ILO’s commitment to capacity building for trade unions raises hope for African migrant workers


By Michael Oche

The International Labour Organisation (ILO) has said it will continue to support trade unions in Africa by building their capacity to ensure that they improve their skills and advocacy strategies for advancing policies that protect migrant workers, especially on fair recruitment.

Trade unions in Africa both at national and continental level have been vocal about the need for governments in the continent to speed up domestication of relevant ILO instruments that promote rights based migration.

With more Africans seeking to migrate in search of greener pastures and with the lessons learnt from the impact of the COVID-19 pandemic, trade unions have expressed displeasure with some of the Bilateral Labour Agreements (BLAs) entered by governments in Africa and some receiving countries of African migrant workers, especially in Gulf Corporation Countries (GCC).

The unions argue that some of the BLAs only focus on remittances from the migrant workers while ignoring aspects that ensure their protection thereby making them more vulnerable to exploitation.

However, ILO has said it will continue to improve the capacity of trade unions in their quest to change the narrative for migrant workers.

Our correspondent reports that the ILO in recent years, has scaled up capacity building for trade unions on better migration governance. This has led to improved visibility of trade unions’ activities on labour migration.

Speaking recently at a workshop organised for members of the African Trade Unions Network on Migration (ATUMNET), ILO Regional labour migration specialist based in ILO office in Abidjan, Coumba Diop said the ILO wants trade unions to go beyond activities and begin to take actions that will led to more ratifications and implementation of standards.

She said the ILO is aware of the key roles trade unions have to play in better migration governance, and will continue to support them.

She said, “we know that trade unions have been actively engaged in promoting effective labour migration governance in Africa. As ILO, once again, we are happy to provide assistance to trade unions through building their capacity.
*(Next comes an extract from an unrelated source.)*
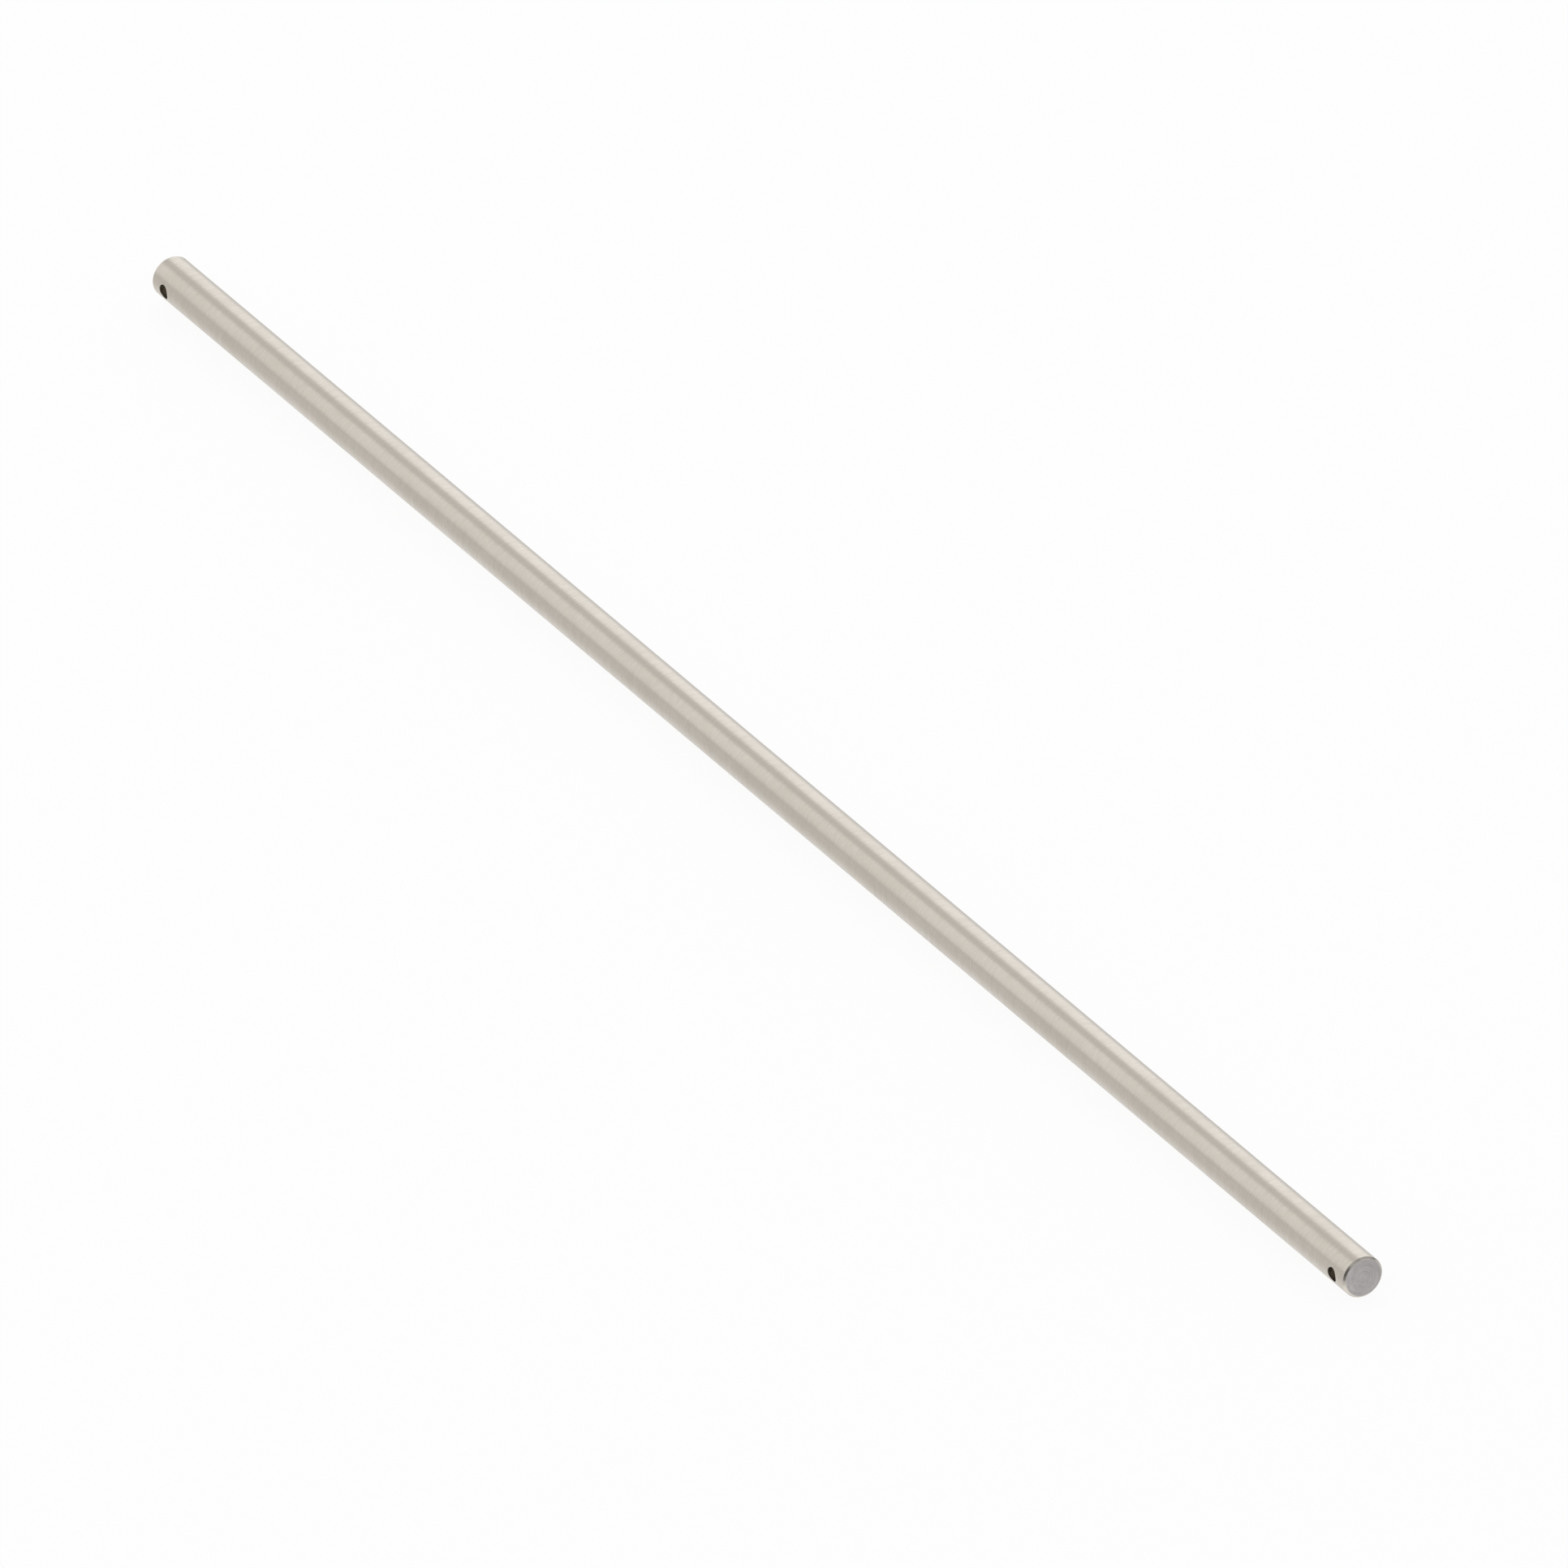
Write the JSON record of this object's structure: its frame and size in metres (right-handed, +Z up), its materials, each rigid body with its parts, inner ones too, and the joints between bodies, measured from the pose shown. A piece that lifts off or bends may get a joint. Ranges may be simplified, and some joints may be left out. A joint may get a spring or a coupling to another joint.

But most importantly, building their capacity to influence labour migration policies that are rights-based, and gender responsive.

“We build the capacity of trade unions to raise awareness about the importance of the ratification and implementation of key international and continental labour standards to improve fair recruitment practices.”

Also speaking, Comrade Joel Odigie, ITUC-Africa deputy General Secretary, said building the capacity of trade unions is important to achieving better protection of the rights of migrant workers.

He noted that the long term vision of ATUMNET is to achieve voluntary migration where people migrate on their own and not forced by the exigencies of their environment and conditions.

Comrade Odigie said ITUC-Africa’s collaboration with ILO and other stakeholders have achieved some notable results on improved labour migration governance.

He said, “we have been doing it for a while and we can say we are achieving results.”

He said further: “For last year (2021) it was action plan development. Where we developed our plan of engagement for 2022 – 2024. And this meeting is part of the implementation of that action plan. Because capacity development was identified as one of the action and so having this meeting is a fulfilment of that action plan. And this meeting is focused on how the focal persons can have the requisite skills, knowledge, capacity and network to be able to deliver on issues of pro-rights migrant governance.”

The workshop held between December 19 – December 21 was organised by ITUC-Africa with support from the International Labour Organisation (ILO).